South Caucasus journalists discuss public-service broadcasting, digitalization at OSCE media conference

OSCE, Tbilisi, 14 Nov 2008 – The challenges and future of public-service broadcasting and how the digital switchover can support media freedom and media pluralism were among the topics discussed at the Fifth OSCE South Caucasus Media Conference that ended in Tbilisi today.

The two-day event, organized by the Office of the OSCE Representative on Freedom of the Media with the help of the OSCE Mission to Georgia, brought together media professionals, NGOs, and government officials from Armenia, Azerbaijan and Georgia, as well as international experts. Parliamentarians from all three countries also took part.

“Free media remains a basic human right in need of constant protection,” said Ambassador Terhi Hakala, the Head of the OSCE Mission. “The recent crisis in Georgia has shown that it is essential in keeping the public informed on issues of crucial importance.”

Miklos Haraszti, the OSCE Representative on Freedom of the Media, added: “Even voices critical of their country’s public-service broadcasters have acknowledged that these channels are indispensable guarantees in further improving their democracies, and therefore have to be robustly protected from governmental or parliamentary intrusion.

Haraszti urged the Governments of Armenia, Azerbaijan and Georgia to grant their young public-service broadcasters sustainable financial independence. “Where such laws have already been passed, what remains to be done is to ensure governmental or opposition restraint from tampering with programming decisions and editorial freedom,” he added.

Participants at the conference learned about the recent decision of Georgia’s public-service broadcaster to dedicate its second channel to equal presentation of all political and societal forces, and to debates among them, modeled after the C-Span channels in the United States. They also noted that depriving BBC, Radio Liberty, and Voice of America of frequencies in Azerbaijan would signal danger for pluralism. The representative of Azerbaijan’s National Radio and TV Council expressed his hope that a solution would be found.
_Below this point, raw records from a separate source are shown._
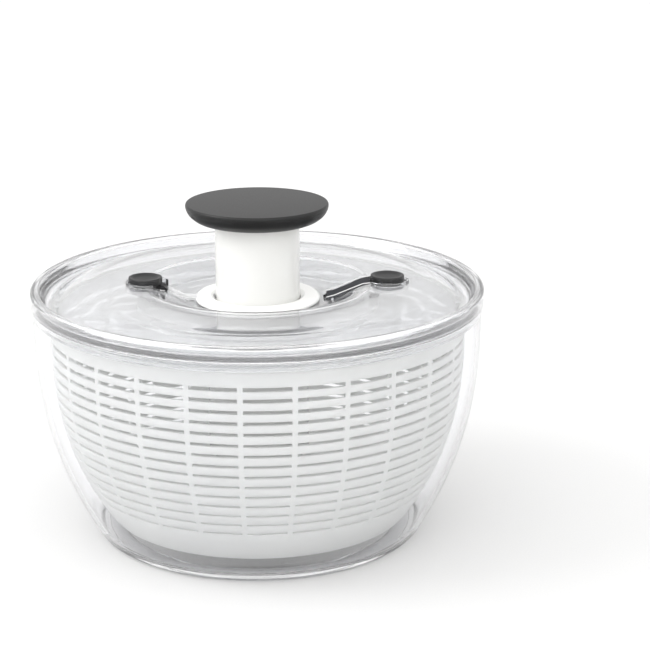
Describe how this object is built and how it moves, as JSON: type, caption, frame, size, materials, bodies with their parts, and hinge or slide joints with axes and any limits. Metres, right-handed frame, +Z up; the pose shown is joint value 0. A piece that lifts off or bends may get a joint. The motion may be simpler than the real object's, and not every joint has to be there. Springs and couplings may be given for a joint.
{
  "type": "salad spinner",
  "caption": "Hand-pumped salad spinner: clear bowl, slotted draining basket, clear lid with a push knob, brake button and lock.",
  "frame": {"origin": "centre of the bowl's foot on the surface it stands on", "axes": "+Z up along the spin axis and the plunger; +X towards the brake button, -X towards the lock button"},
  "size_m": [0.268, 0.268, 0.1987],
  "materials": {
    "clear_plastic": "clear, polished",
    "milky_plastic": "milky translucent, satin",
    "white_plastic": "glossy warm white",
    "soft_black": "soft-touch, satin black",
    "dark_grey_plastic": "satin dark grey",
    "grey_nylon": "satin, natural nylon",
    "ring_rubber": "translucent, non-slip",
    "pad_rubber": "matt",
    "steel": "bright drawn"
  },
  "bodies": {
    "bowl": {"bowl": "clear_plastic", "foot_ring": "ring_rubber"},
    "basket": {"basket": "milky_plastic"},
    "lid": {"lid_cover": "clear_plastic", "plunger_collar": "white_plastic", "retaining_ring": "white_plastic", "brake_pin": "steel", "brake_spring": "steel", "lock_detent": "steel", "return_spring": "steel"},
    "plunger": {"plunger_tube": "white_plastic", "drive_nut": "grey_nylon", "knob_core": "dark_grey_plastic", "knob_screw_1": "steel", "knob_screw_2": "steel", "knob_screw_3": "steel", "knob_cap": "soft_black"},
    "spindle": {"spiral_spindle": "grey_nylon", "clutch_driver": "grey_nylon", "clutch_pawl_1": "white_plastic", "clutch_pawl_2": "white_plastic", "spring_seat": "steel"},
    "drive": {"drive_plate": "clear_plastic", "drive_hub": "white_plastic", "hub_screw_1": "steel", "hub_screw_2": "steel", "hub_screw_3": "steel", "clutch_ring": "grey_nylon", "thrust_washer": "steel"},
    "brake": {"brake_lever": "dark_grey_plastic", "brake_button": "soft_black", "brake_pad": "pad_rubber"},
    "lock": {"lock_button": "soft_black", "lock_bolt": "clear_plastic"}
  },
  "joints": [
    {"name": "lid_lift", "type": "slide", "parent": "bowl", "child": "lid", "axis": [0, 0, 1], "range_m": [0, 0.15]},
    {"name": "basket_spin", "type": "hinge", "parent": "bowl", "child": "basket", "pos_m": [0, 0, 0.017], "axis": [0, 0, 1], "continuous": true},
    {"name": "plunger_press", "type": "slide", "parent": "lid", "child": "plunger", "axis": [0, 0, 1], "range_m": [-0.042, 0], "stiffness_N_per_m": 200, "springref_m": 0.02, "deforming": ["return_spring"]},
    {"name": "spindle_turn", "type": "hinge", "parent": "lid", "child": "spindle", "pos_m": [0, 0, 0.05], "axis": [0, 0, 1], "range_deg": [-352, 0]},
    {"name": "plate_spin", "type": "hinge", "parent": "lid", "child": "drive", "pos_m": [0, 0, 0.13], "axis": [0, 0, 1], "continuous": true},
    {"name": "brake_press", "type": "hinge", "parent": "lid", "child": "brake", "pos_m": [0.044, 0, 0.1415], "axis": [0, 1, 0], "range_deg": [0, 2.4], "stiffness_Nm_per_rad": 0.6, "springref_deg": -4.58, "deforming": ["brake_spring"]},
    {"name": "lock_slide", "type": "slide", "parent": "lid", "child": "lock", "axis": [1, 0, 0], "range_m": [0, 0.0024]}
  ],
  "couplings": [
    {"joint": "spindle_turn", "follows": "plunger_press", "rad_per_m": 146.12},
    {"joint": "plate_spin", "follows": "basket_spin", "ratio": 1}
  ]
}
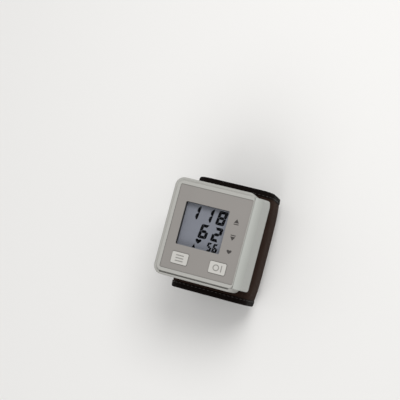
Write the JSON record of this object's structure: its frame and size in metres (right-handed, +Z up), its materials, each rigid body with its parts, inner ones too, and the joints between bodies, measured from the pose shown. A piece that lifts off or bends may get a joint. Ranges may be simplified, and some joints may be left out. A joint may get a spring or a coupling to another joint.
{
  "type": "wrist blood pressure monitor",
  "caption": "Square-faced wrist blood pressure monitor with display, press keys and slide-off battery cover on a closed fabric cuff with a hook-and-loop tail.",
  "frame": {"origin": "under the middle of the case, on the surface that the back of the closed cuff lies on", "axes": "+X to the display's right, where the battery cover is; +Y to the display's top; +Z up out of the display"},
  "size_m": [0.061, 0.0784, 0.0746],
  "materials": {
    "case_plastic": "fine satin, warm light grey-white",
    "cover_plastic": "fine satin, slightly cooler than the case",
    "panel_plastic": "satin warm grey",
    "key_plastic": "satin white",
    "clear_lens": "clear acrylic",
    "display_glass": "bluish grey liquid crystal",
    "black_plastic": "moulded black",
    "white_plastic": "moulded natural white",
    "board_laminate": "green solder mask",
    "steel": "plain zinc-plated steel",
    "tinned_steel": "tin-plated spring steel",
    "black_rubber": "matt elastomer",
    "silicone": "milky silicone hose",
    "cuff_fabric": "dark brown-black brushed loop nylon",
    "lining_fabric": "dark smooth woven nylon",
    "binding_tape": "black woven edge tape",
    "hook_tape": "black hook tape",
    "curler_plastic": "formed grey sheet",
    "bladder_film": "smooth welded film",
    "cell_sleeve": "plain dark printed sleeve"
  },
  "bodies": {
    "root": {"cuff_outer_cover": "cuff_fabric", "cuff_curler": "curler_plastic", "air_bladder": "bladder_film", "cuff_lining": "lining_fabric", "cuff_binding_top": "binding_tape", "cuff_binding_bottom": "binding_tape", "cuff_nozzle": "white_plastic", "cuff_retainer_1": "steel", "cuff_retainer_2": "steel", "front_case": "case_plastic", "rear_case": "case_plastic", "front_panel": "panel_plastic", "display_window": "clear_lens", "case_screw_1": "steel", "case_screw_2": "steel", "case_screw_3": "steel", "case_screw_4": "steel", "lcd_frame": "black_plastic", "lcd_glass": "display_glass", "contact_strip_upper": "black_rubber", "contact_strip_lower": "black_rubber", "circuit_board": "board_laminate", "controller_chip": "black_plastic", "pressure_sensor": "white_plastic", "buzzer": "black_plastic", "memory_switch": "black_plastic", "power_switch": "black_plastic", "pump_motor": "steel", "pump_housing": "white_plastic", "pump_head": "white_plastic", "exhaust_valve": "black_plastic", "air_manifold": "white_plastic", "pump_tube": "silicone", "valve_tube": "silicone", "sensor_tube": "silicone", "cuff_tube": "silicone", "battery_lower": "cell_sleeve", "battery_upper": "cell_sleeve", "battery_spring_lower": "tinned_steel", "battery_spring_upper": "tinned_steel", "battery_contact_positive": "tinned_steel", "battery_contact_negative": "tinned_steel", "battery_contact_link": "tinned_steel"},
    "memory_key": {"memory_button": "key_plastic", "memory_plunger": "white_plastic"},
    "power_key": {"power_button": "key_plastic", "power_plunger": "white_plastic"},
    "side_cover": {"battery_cover": "cover_plastic"},
    "cuff_tail": {"cuff_strap": "cuff_fabric", "hook_patch": "hook_tape"},
    "motor_crank": {"pump_crank": "steel"},
    "valve_stem": {"valve_plunger": "steel"}
  },
  "joints": [
    {"name": "memory_press", "type": "slide", "parent": "root", "child": "memory_key", "axis": [0, 0, -1], "range_m": [0, 0.0005], "stiffness_N_per_m": 600},
    {"name": "power_press", "type": "slide", "parent": "root", "child": "power_key", "axis": [0, 0, -1], "range_m": [0, 0.0005], "stiffness_N_per_m": 600},
    {"name": "cover_slide", "type": "slide", "parent": "root", "child": "side_cover", "axis": [1, 0, 0], "range_m": [0, 0.012]},
    {"name": "tail_hinge", "type": "hinge", "parent": "root", "child": "cuff_tail", "pos_m": [-0.02199, 0, 0.00677], "axis": [0, -1, 0], "range_deg": [0, 90]},
    {"name": "crank_spin", "type": "hinge", "parent": "root", "child": "motor_crank", "pos_m": [-0.0205, 0, 0.0552], "axis": [0, 1, 0], "continuous": true},
    {"name": "valve_press", "type": "slide", "parent": "root", "child": "valve_stem", "axis": [0, 1, 0], "range_m": [0, 0.0006], "stiffness_N_per_m": 300}
  ]
}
Participants also discussed the changes affecting broadcasting in the digital age, and the challenges of the transition period. One of these challenges is the recent moratorium on issuing licenses in Armenia, which was justified by the transition to digital transmission. The moratorium prevented TV station A1+ from getting its license, a loss deemed by the European Court of Human Rights as a human rights violation.

Participants demanded greater transparency of media ownership and expressed the need for quality and self-regulation in journalism.

At the request of participants, the Office of the OSCE Representative will commission a survey to collect the most important recommendations and good practices regarding the transition to the digital switchover. The report, scheduled to be finalized in the first quarter of 2009, will published in Russian and English at www.osce.org/fom.